The facility is set up to be automated, so that every device on the stands can be remotely accessed, powered on, and connected to an access point.
“Having an engineer literally come in, make sure these devices are charged up, going to the settings and connecting to the Wi-Fi so we can run a test would take hours. Historically, this type of test would take weeks or months. We have full automation suites nicely hidden behind these shelves, leveraging machine learning, intelligent AI, to basically emulate what a customer might do, and play that back.”
A test to run a full interoperability suite on 100 devices would normally take two to three weeks and require a team of around six engineers to run and monitor everything. Now the entire process can be done by one person in 24 hours.
Pool insists that the Wireless Warehouse, which opened late last year, has only just begun to have an impact on Virgin’s Wi-Fi testing regimen, and the work on the Intelligent Wi-Fi update is just the beginning.
As and when new products, like, say, the Samsung Galaxy S10 hit the market, they’ll be brought to the inter-op room for testing, so that whenever Virgin Media rolls out future updates, their routers will be better at provisioning Wi-Fi for more advanced phones, tablets and laptops.
Virgin Media has attracted a not entirely undue share of criticism over the performance of its own-brand hardware over the years, compounded by the fact that it’s not possible to entirely switch out what you get with the service with a DOCSIS modem of your own.

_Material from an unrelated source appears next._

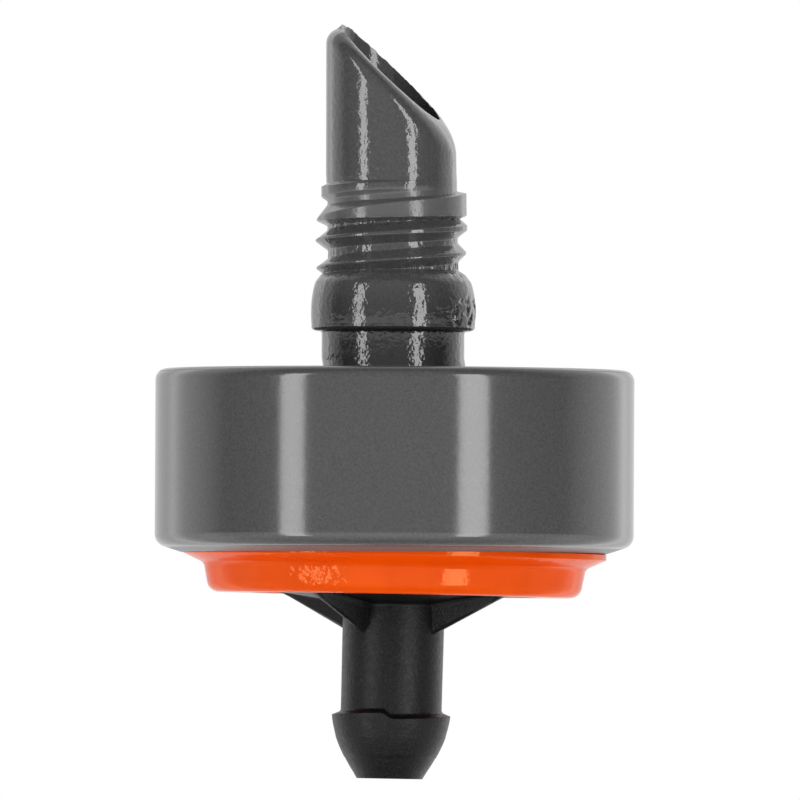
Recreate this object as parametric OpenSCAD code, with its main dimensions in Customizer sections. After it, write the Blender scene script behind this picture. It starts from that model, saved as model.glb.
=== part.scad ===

Sure, you can turn on modem-only mode and connect your own router or mesh system, but that’s not an elegant or space-efficient solution for everyone.
Speeding up the testing process means that not only will Virgin Media be able to better prepare future hardware like the Super Hub 4 to meet customer expectations, but it can roll out updates like Intelligent Wi-Fi to the 75% of its broadband customers using the Super Hub 3 in the meantime.
Update: This article was amended to clarify that Rick Pool is wireless performance manager for Liberty Global, not Virgin Media.